|Title||Crediting Care or Marriage? Reforming Social Security family benefits|
|Publication Type||Journal Article|
|Year of Publication||2006|
|Journal||Journals of Gerontology, Series B: Psychological and Social Sciences|
|Keywords||Adult children, Social Security, Women and Minorities|
Objectives. For more than 20 years policy advocates and policymakers have argued that Social Security should reward women for raising children. Current family benefits, which only benefit women who marry, are thought to be outdated and unable to protect the neediest women. Thus, would Black and poor women fare better if family benefits were linked to parenthood, as opposed to marriage?
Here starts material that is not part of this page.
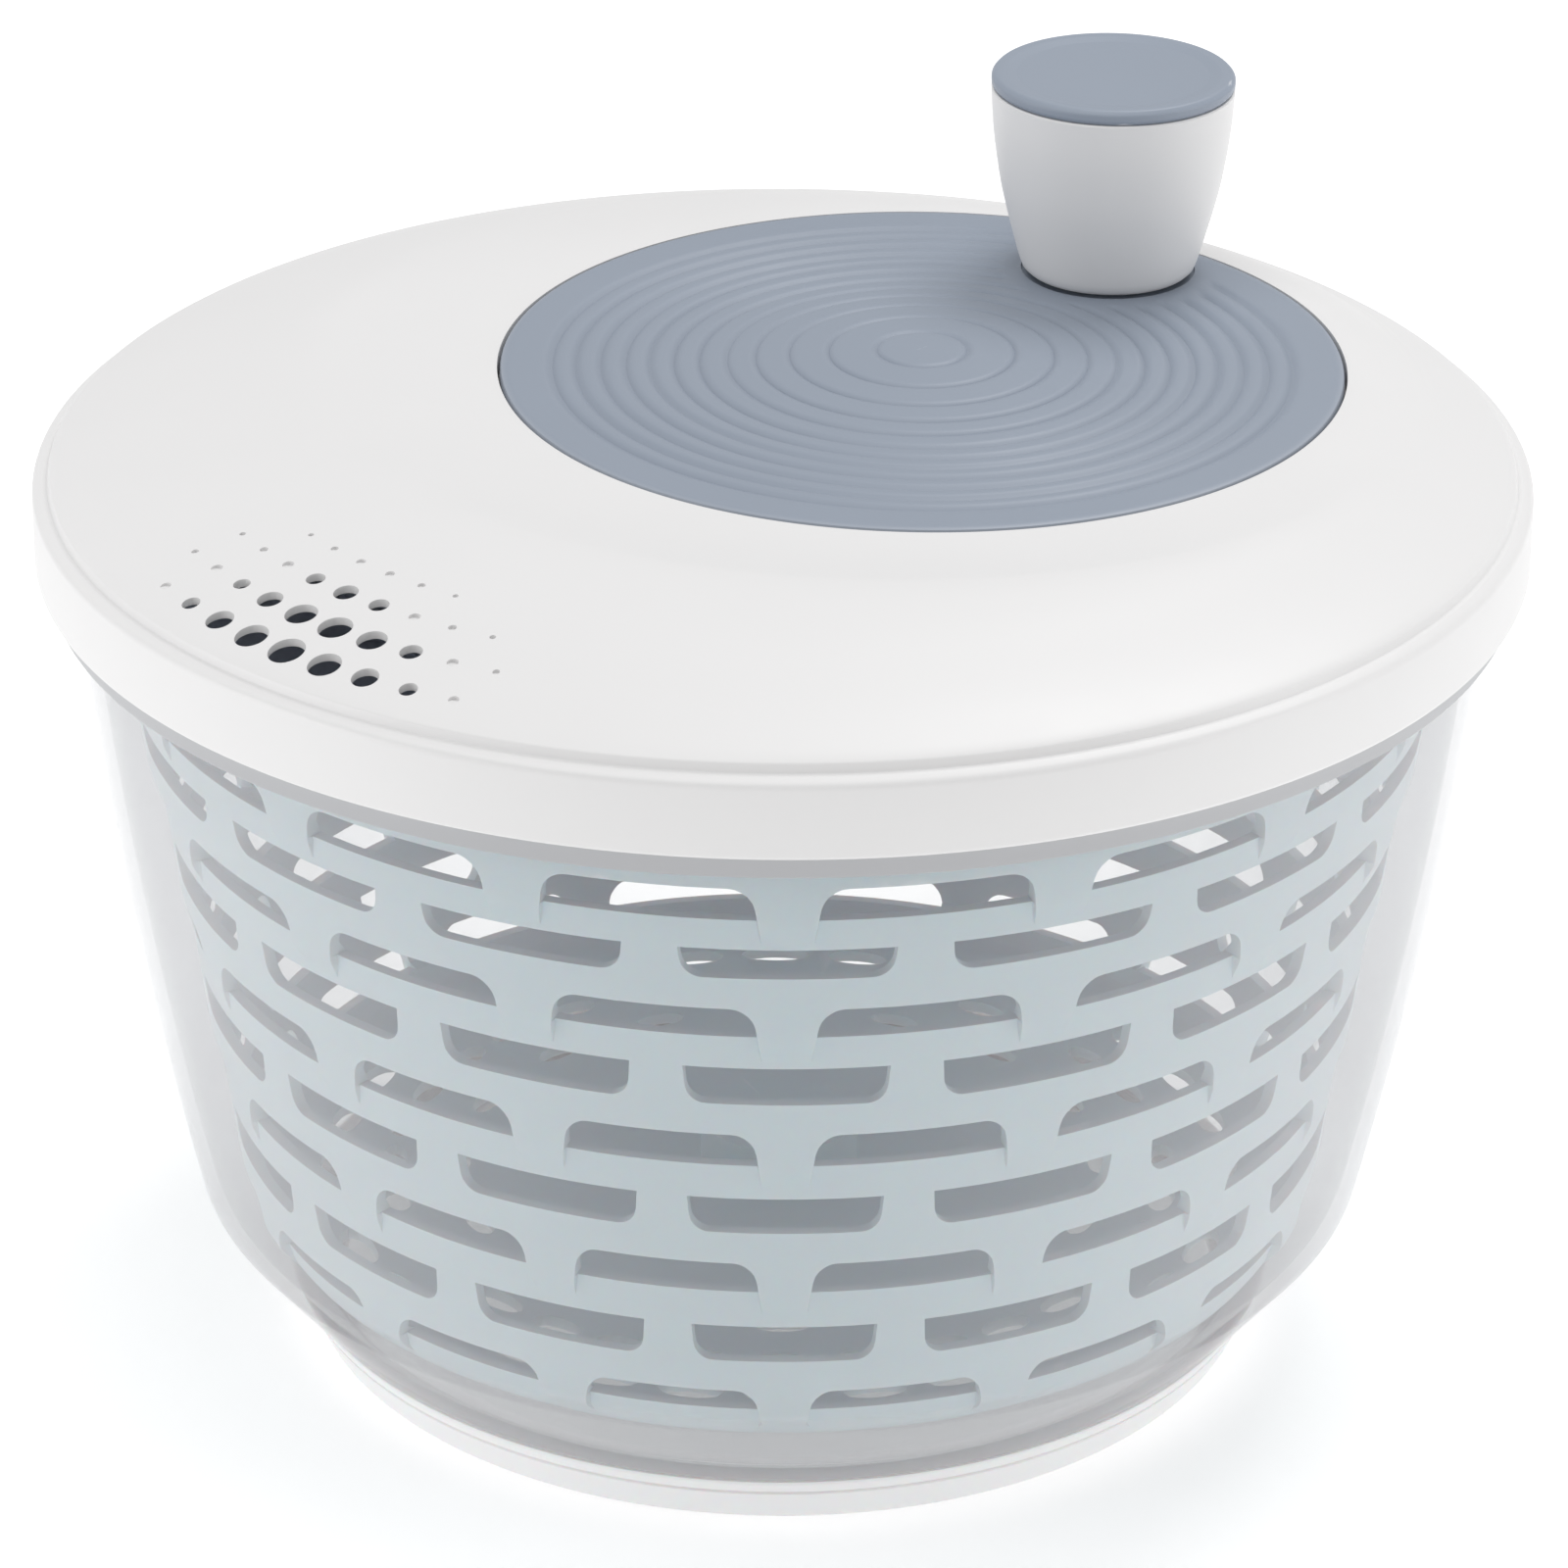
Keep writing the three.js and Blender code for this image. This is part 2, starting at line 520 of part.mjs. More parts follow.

I examined three care credit proposals that reflect the most common proposals put forth in the United States and the most common designs in other countries. Methods. I used the 1992 Health and Retirement Study and the Current Population Survey to create a policy simulation that estimates how women reaching age 62 from 2020 to 2030 would be affected by care credits. Results. Black and poor women fared best with benefits linked to parenthood. The specific proposal allowed parents, from the 35 earnings years used to calculate their benefit, to substitute 15,000 for up to 9 earnings years that fell below this level. Discussion. The poorest women fare better with family benefits linked to parenthood instead of marital status. Moreover, they fare best when working women can benefit from care credits, but the care credit s value is not linked to earnings.